Start at the line that has "# Notch: an" and stop at the line that has "from mathutils import Matrix, Vector, noise". Print those lines and all lines between them exactly, and nothing more.

++++

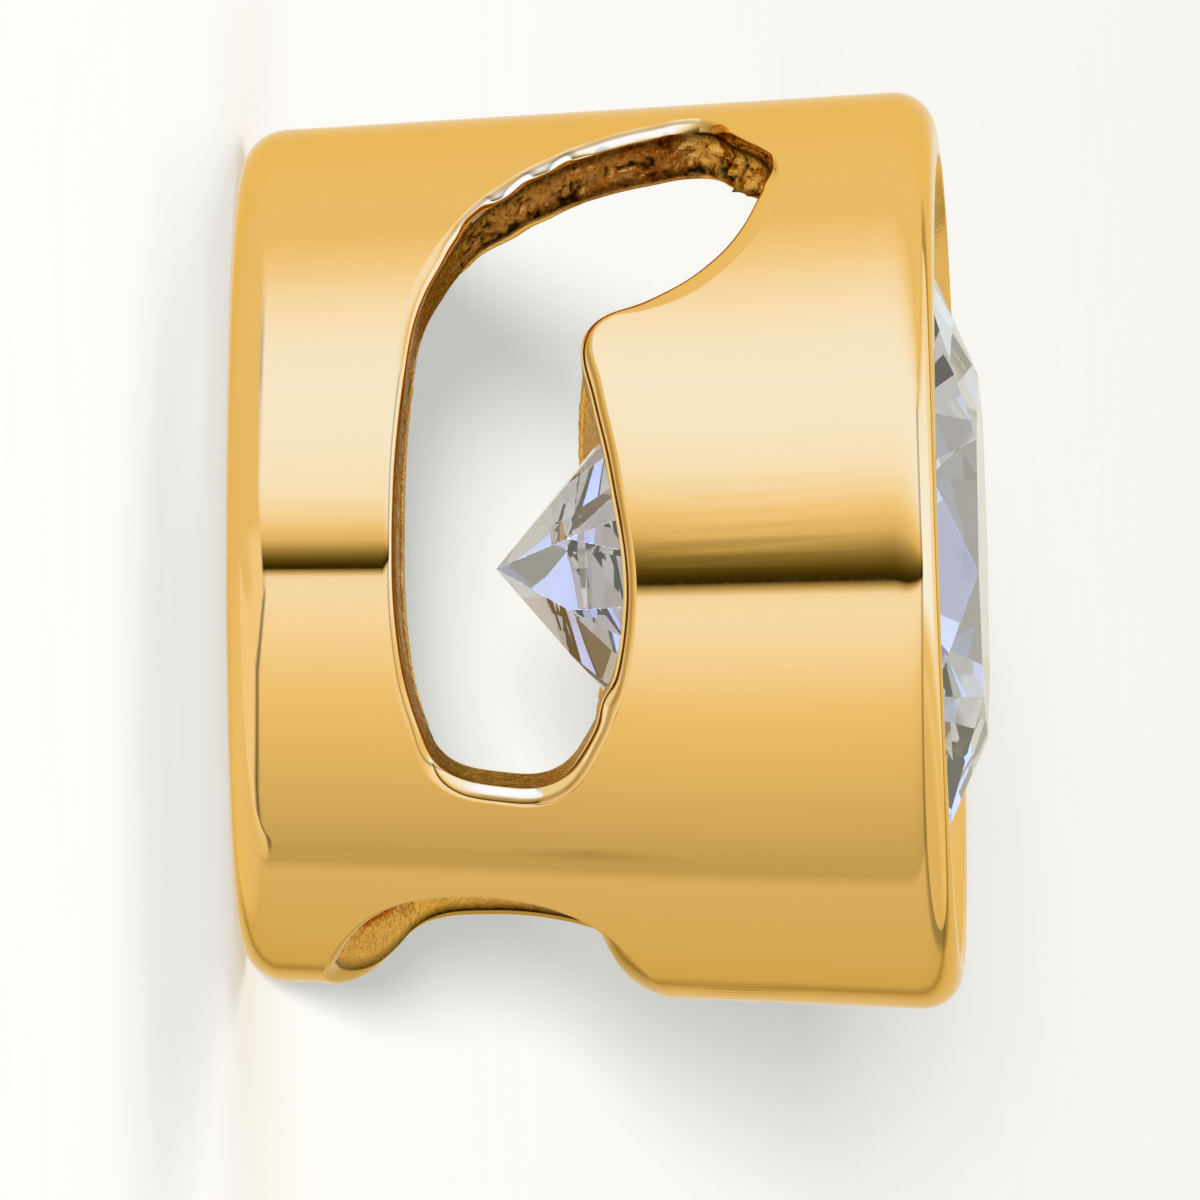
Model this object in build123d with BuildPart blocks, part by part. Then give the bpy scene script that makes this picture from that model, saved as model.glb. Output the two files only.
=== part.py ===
from build123d import *
import os
from math import cos, radians, sin, tan

# Slide pendant: a tapered gold barrel that a chain passes through, with a round stone set in
# its front end. Millimetres and degrees. Z runs from the open back rim up to the stone, X
# points to the wearer's bottom side and Y runs along the chain. The barrel stands on its back
# rim at z = 0.

# Barrel
barrel_length = 5.63        # back rim to front rim, along the middle
back_radius = 3.375         # outer radius at the back rim
front_radius = 3.67         # outer radius at the front rim
wall = 0.5                  # below the stone
barrel_lean = 0.53          # the tube leans this much towards -X
front_tilt = 1.87           # the front rim faces a little towards -X
rim_rounding = 0.34         # outer edge of both rims
bore_rounding = 0.05        # inner edge of the back rim

# Stone: a round brilliant
stone_diameter = 6.5
table_diameter = 2.9        # across the corners of the table
crown_angle = 25.8
pavilion_angle = 40.9
girdle_thickness = 0.2
star_reach = 0.56           # how far the stars run from the table's edge to the girdle
lower_half_reach = 0.77     # how far the lower halves run from the girdle to the point
facets = 8                  # kites, stars and pavilion mains
stone_height = 4.83         # z of the girdle's lower edge
stone_offset = 0.03         # the stone sits this far towards +X
stone_tilt = 1.5            # and faces this much towards -X
stone_turn = 5.0            # turned this much from having a kite's middle at +X

# Setting
fit = 0.025                 # gap all round the stone
ledge_height = 4.5          # z where the seat under the stone begins
ledge_reach = 2.7           # the seat's cone is cut from this radius outwards
lip_radius = 2.98           # inner radius of the lip over the stone
lip_mouth = 3.2             # inner radius of the front rim

# Windows for the chain, one in each side wall. Height is z. The angle is measured round the
# barrel from the middle of the side wall towards the wearer's top.
window_start = 0.5          # the cutter begins this far out of the axis
window_reach = 4.1          # and ends here, outside the wall
window_tip = (4.28, 60.0)
window_corner = (2.59, -34.4)
far_corner = (2.5, -34.4)
window_cusp = (2.91, 29.0)
far_cusp = (2.66, 32.0)
through_top = -2.84         # x of the highest point that is open straight through
through_bottom = 1.76       # x of the lowest one

# Each row is (height, angle). The roof runs down from the tip at the wearer's top, the flank
# along the back edge, the brows along the front edge and the nose under the hook.
roof = [(3.97, 68.5), (3.68, 75.7), (3.2, 72.7), (2.58, 64.6), (2.04, 55.2), (1.66, 45.4)]
flank = [(1.43, 36.0), (1.32, 23.8), (1.25, 5.0), (1.29, -12.8), (1.43, -23.9), (1.67, -32.9), (2.15, -35.0)]
near_brow = [(2.96, -26.5), (3.25, -8.8), (3.13, 10.7)]
far_brow = [(2.68, -27.0), (2.74, -8.8), (2.57, 15.0)]
nose = [(3.27, 33.3), (3.76, 39.8), (4.01, 45.1), (4.21, 54.0)]

# Notch through the wall at the wearer's bottom
notch_middle = 2.11         # z of its middle
notch_half_length = 1.21    # along the barrel
notch_half_angle = 35.0     # round the barrel
notch_start = 1.5           # the cutter begins this far out of the axis
notch_reach = 4.5           # and ends here, outside the wall

spare = 1.0                 # how far a blank runs past what trims it


def barrel_radius(height):
    """Outer radius of the barrel at this height along it."""
    return back_radius + (front_radius - back_radius) * height / barrel_length


def ray(height, angle, depth):
    """Where a ray out of the axis at this angle meets the plane at this depth."""
    return (-depth * tan(radians(angle)), height)


def flat(height, angle):
    """The same point of the barrel's outer face, seen straight from the side."""
    return (-barrel_radius(height) * sin(radians(angle)), height)


# Planes and axes that lean with the barrel and with its front end
lean = radians(barrel_lean)
tilt = radians(front_tilt)
stone_lean = radians(stone_tilt)
barrel_axis = Axis((0, 0, 0), (-sin(lean), 0, cos(lean)))
barrel_side = Plane((0, 0, 0), x_dir=(cos(lean), 0, sin(lean)), z_dir=(0, -1, 0))
front_plane = Plane((0, 0, barrel_length), z_dir=(-sin(tilt), 0, cos(tilt)))
stone_foot = (stone_offset, 0, stone_height)
stone_across = (cos(stone_lean), 0, sin(stone_lean))
stone_up = (-sin(stone_lean), 0, cos(stone_lean))
stone_plane = Plane(stone_foot, x_dir=stone_across, z_dir=stone_up)
stone_side = Plane(stone_foot, x_dir=stone_across, z_dir=(0, -1, 0))
stone_axis = Axis(stone_foot, stone_up)

# Stone sizes that follow from its angles
stone_radius = stone_diameter / 2
table_radius = table_diameter / 2
crown_height = (stone_radius - table_radius) * tan(radians(crown_angle))
pavilion_depth = stone_radius * tan(radians(pavilion_angle))
table_height = girdle_thickness + crown_height
half_step = 180 / facets


def stone_point(radius, angle, height):
    """A point in the stone's own frame, at height 0 on the girdle's lower edge."""
    turned = radians(angle + stone_turn)
    return Vector(radius * cos(turned), radius * sin(turned), height)


def facet(first, second, third):
    """The plane through three points of the stone, its normal pointing out of the stone."""
    normal = (second - first).cross(third - first)
    if normal.dot(first - Vector(0, 0, table_height / 2)) < 0:
        normal = normal * -1
    here = stone_plane.location * Plane(first, z_dir=normal).location
    return Plane(here)


# The kites meet the stars' tips, and the pavilion mains the lower halves' tips, on the ridges
# half a step round from the middles of the kites.
star_edge = table_radius * cos(radians(half_step))
star_tip_radius = star_edge + star_reach * (stone_radius - star_edge)
star_tip_drop = (stone_radius - star_tip_radius * cos(radians(half_step))) * tan(radians(crown_angle))
lower_tip_radius = stone_radius * (1 - lower_half_reach)
lower_tip_drop = (stone_radius - lower_tip_radius * cos(radians(half_step))) * tan(radians(pavilion_angle))

# Round stone: a blank disc, then one cut for each facet
with BuildPart() as round_stone:
    with BuildSketch(stone_side):
        with Locations((0, -pavilion_depth)):
            Rectangle(
                stone_radius,
                pavilion_depth + table_height,
                align=(Align.MIN, Align.MIN),
            )
    revolve(axis=stone_axis)
    for step in range(facets):
        middle = step * 2 * half_step
        for side in (-1, 1):
            ridge = middle + side * half_step
            # Crown: kite, upper half and star
            kite_foot = stone_point(stone_radius, middle, girdle_thickness)
            ridge_foot = stone_point(stone_radius, ridge, girdle_thickness)
            star_tip = stone_point(star_tip_radius, ridge, girdle_thickness + star_tip_drop)
            split(bisect_by=facet(kite_foot, ridge_foot, star_tip), keep=Keep.BOTTOM)
            # Pavilion: lower half
            kite_foot = stone_point(stone_radius, middle, 0)
            ridge_foot = stone_point(stone_radius, ridge, 0)
            lower_tip = stone_point(lower_tip_radius, ridge, -lower_tip_drop)
            split(bisect_by=facet(kite_foot, ridge_foot, lower_tip), keep=Keep.BOTTOM)
        other_ridge = middle - half_step
        other_tip = stone_point(star_tip_radius, other_ridge, girdle_thickness + star_tip_drop)
        table_corner = stone_point(table_radius, middle, table_height)
        split(bisect_by=facet(table_corner, star_tip, other_tip), keep=Keep.BOTTOM)
        next_corner = stone_point(table_radius, middle + 2 * half_step, table_height)
        split(bisect_by=facet(table_corner, next_corner, star_tip), keep=Keep.BOTTOM)
        other_lower_tip = stone_point(lower_tip_radius, other_ridge, -lower_tip_drop)
        culet = stone_point(0, 0, -pavilion_depth)
        split(bisect_by=facet(culet, lower_tip, other_lower_tip), keep=Keep.BOTTOM)
round_stone.part.label = "round_stone"

# Slide barrel: the tapered tube with its seat, lip, windows and notch, cast in one
with BuildPart() as slide_barrel:
    # Outer taper, trimmed to the two rims
    with BuildSketch(barrel_side):
        Polygon(
            (0, -spare),
            (barrel_radius(-spare), -spare),
            (barrel_radius(barrel_length + spare), barrel_length + spare),
            (0, barrel_length + spare),
            align=None,
        )
    revolve(axis=barrel_axis)
    split(bisect_by=Plane.XY, keep=Keep.TOP)
    split(bisect_by=front_plane, keep=Keep.BOTTOM)
    outer_rims = slide_barrel.edges().filter_by(GeomType.CIRCLE) + slide_barrel.edges().filter_by(GeomType.ELLIPSE)
    fillet(outer_rims, radius=rim_rounding)

    # Bore, up to the seat's ledge
    with BuildSketch(barrel_side):
        Polygon(
            (0, -spare),
            (barrel_radius(-spare) - wall, -spare),
            (barrel_radius(ledge_height) - wall, ledge_height),
            (0, ledge_height),
            align=None,
        )
    revolve(axis=barrel_axis, mode=Mode.SUBTRACT)
    fillet(slide_barrel.faces().sort_by(Axis.Z)[0].edges().sort_by(SortBy.LENGTH)[0], radius=bore_rounding)

    # Seat, girdle groove, lip and mouth, as the stone's own outline plus the gap
    seat_slope = lower_tip_drop / (stone_radius - lower_tip_radius)
    lip_slope = star_tip_drop / (stone_radius - star_tip_radius)
    seat_radius = stone_radius + fit
    mouth_height = barrel_length - stone_height
    with BuildSketch(stone_side):
        Polygon(
            (0, (ledge_reach - seat_radius) * seat_slope),
            (ledge_reach, (ledge_reach - seat_radius) * seat_slope),
            (seat_radius, 0),
            (seat_radius, girdle_thickness),
            (lip_radius, girdle_thickness + (seat_radius - lip_radius) * lip_slope),
            (lip_mouth, mouth_height),
            (lip_mouth, mouth_height + spare),
            (0, mouth_height + spare),
            align=None,
        )
    revolve(axis=stone_axis, mode=Mode.SUBTRACT)

    # Windows: each flares out from the axis, and is open straight through below its roof
    for side, corner, brow, cusp in ((1, window_corner, near_brow, window_cusp), (-1, far_corner, far_brow, far_cusp)):
        outline = (
            [window_tip] + roof + flank + [corner],
            [corner] + brow + [cusp],
            [cusp] + nose + [window_tip],
        )
        for depth in (window_start, window_reach):
            with BuildSketch(Plane.XZ.offset(side * depth)):
                with BuildLine():
                    for curve in outline:
                        Spline([ray(height, angle, depth) for height, angle in curve])
                make_face()
        loft(ruled=True, mode=Mode.SUBTRACT)
        with BuildSketch(Plane.XZ):
            with BuildLine():
                for curve in outline:
                    Spline([flat(height, angle) for height, angle in curve])
            make_face()
            with Locations(((through_top + through_bottom) / 2, barrel_length / 2)):
                Rectangle(through_bottom - through_top, barrel_length, mode=Mode.INTERSECT)
        extrude(amount=side * window_reach, mode=Mode.SUBTRACT)

    # Notch: an oval hole that flares out in the same way
    for depth in (notch_start, notch_reach):
        with BuildSketch(Plane.YZ.offset(depth)):
            with Locations((0, notch_middle)):
                Ellipse(depth * tan(radians(notch_half_angle)), notch_half_length)
    loft(ruled=True, mode=Mode.SUBTRACT)
slide_barrel.part.label = "slide_barrel"

os.makedirs("parts", exist_ok=True)
export_step(slide_barrel.part, "parts/slide_barrel.step")
export_step(round_stone.part, "parts/round_stone.step")
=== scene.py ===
# %% [markdown]
# # A gold slide pendant with a round stone
# A slide is a short gold tube that a neck chain runs through. This one carries a large clear
# stone in its front end. The lesson loads the solids that fix its size, then makes the two
# things that the eye judges: a polished skin with pierced windows, and a cut stone. The sizes
# below are millimetres, as a goldsmith gives them, and turn into metres at the very end.

# %% Frame and sizes
from math import atan, cos, pi, radians, sin, tan

import bmesh
import bpy
import numpy as np
from mathutils import Matrix, Vector, noise


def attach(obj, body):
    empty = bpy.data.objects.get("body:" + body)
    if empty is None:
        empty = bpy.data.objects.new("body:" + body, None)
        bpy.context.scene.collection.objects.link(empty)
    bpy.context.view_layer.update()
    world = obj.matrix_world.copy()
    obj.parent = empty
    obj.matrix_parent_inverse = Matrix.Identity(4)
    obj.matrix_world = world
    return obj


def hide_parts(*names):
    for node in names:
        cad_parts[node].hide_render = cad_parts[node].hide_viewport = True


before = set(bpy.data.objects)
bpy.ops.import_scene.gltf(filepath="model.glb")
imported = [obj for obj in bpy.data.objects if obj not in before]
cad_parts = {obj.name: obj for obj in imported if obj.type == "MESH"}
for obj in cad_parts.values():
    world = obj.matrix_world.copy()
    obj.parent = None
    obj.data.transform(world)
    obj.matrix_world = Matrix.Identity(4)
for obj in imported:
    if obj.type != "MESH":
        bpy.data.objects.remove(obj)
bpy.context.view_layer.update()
MM = 0.001
barrel_length = 5.63
back_radius = 3.375
front_radius = 3.67
wall = 0.5
barrel_lean = tan(radians(0.53))
front_tilt = tan(radians(1.87))
stone_tilt = tan(radians(1.5))
stone_offset = 0.03
stone_height = 4.83
print("solids:", sorted(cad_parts))

# %% [markdown]
# ## The camera
# The pendant stands on its open back rim, with the stone on top, and it is seen from the side
# in which the chain's window is. The picture is turned a quarter, so the camera rolls until the
# wearer's top, -X, points up in the frame. A very long lens keeps the two rims parallel, as a
# product photographer's does.

# %% Camera
frame_width = 9.564
camera_distance = 340.0
camera_rise = radians(2.0)
aim = Vector((0.351, 0.0, 2.845))
toward_camera = Vector((0, -cos(camera_rise), sin(camera_rise)))
picture_up = Vector((-1, 0, 0))
picture_right = picture_up.cross(toward_camera)
turn = Matrix((picture_right, picture_up, toward_camera)).transposed()
camera_data = bpy.data.cameras.new("camera")
camera_data.sensor_width = 36.0
camera_data.lens = camera_data.sensor_width * camera_distance / frame_width
camera_data.clip_start = 0.05
camera_data.clip_end = 5.0
camera = bpy.data.objects.new("camera", camera_data)
bpy.context.scene.collection.objects.link(camera)
camera.matrix_world = Matrix.Translation((aim + toward_camera * camera_distance) * MM) @ turn.to_4x4()
bpy.context.scene.camera = camera
print("lens in mm:", round(camera_data.lens))

# %% [markdown]
# ## Colours and nodes
# Colours are written as the hex values that a picture editor shows. Shaders reckon in linear
# light, so one function turns them. One more function adds a node, sets it and links it, which
# keeps every material below as short as its description.

# %% Two helpers for materials
def linear(code):
    """An sRGB hex colour as linear red, green, blue and alpha."""
    shares = [int(code[i:i + 2], 16) / 255 for i in (1, 3, 5)]
    return [c / 12.92 if c <= 0.04045 else ((c + 0.055) / 1.055) ** 2.4 for c in shares] + [1.0]


def add(tree, kind, settings=None, **inputs):
    """Adds a node with these settings. An input is a value, or the output socket that feeds it."""
    node = tree.nodes.new(kind)
    for name, value in (settings or {}).items():
        setattr(node, name, value)
    for name, value in inputs.items():
        socket = node.inputs[int(name[1:])] if name[1:].isdigit() else node.inputs[name.replace("_", " ")]
        if isinstance(value, bpy.types.NodeSocket):
            tree.links.new(value, socket)
        else:
            socket.default_value = value
    return node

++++

FULL OUTPUT |
    # Notch: an oval hole that flares out in the same way
    for depth in (notch_start, notch_reach):
        with BuildSketch(Plane.YZ.offset(depth)):
            with Locations((0, notch_middle)):
                Ellipse(depth * tan(radians(notch_half_angle)), notch_half_length)
    loft(ruled=True, mode=Mode.SUBTRACT)
slide_barrel.part.label = "slide_barrel"

os.makedirs("parts", exist_ok=True)
export_step(slide_barrel.part, "parts/slide_barrel.step")
export_step(round_stone.part, "parts/round_stone.step")
=== scene.py ===
# %% [markdown]
# # A gold slide pendant with a round stone
# A slide is a short gold tube that a neck chain runs through. This one carries a large clear
# stone in its front end. The lesson loads the solids that fix its size, then makes the two
# things that the eye judges: a polished skin with pierced windows, and a cut stone. The sizes
# below are millimetres, as a goldsmith gives them, and turn into metres at the very end.

# %% Frame and sizes
from math import atan, cos, pi, radians, sin, tan

import bmesh
import bpy
import numpy as np
from mathutils import Matrix, Vector, noise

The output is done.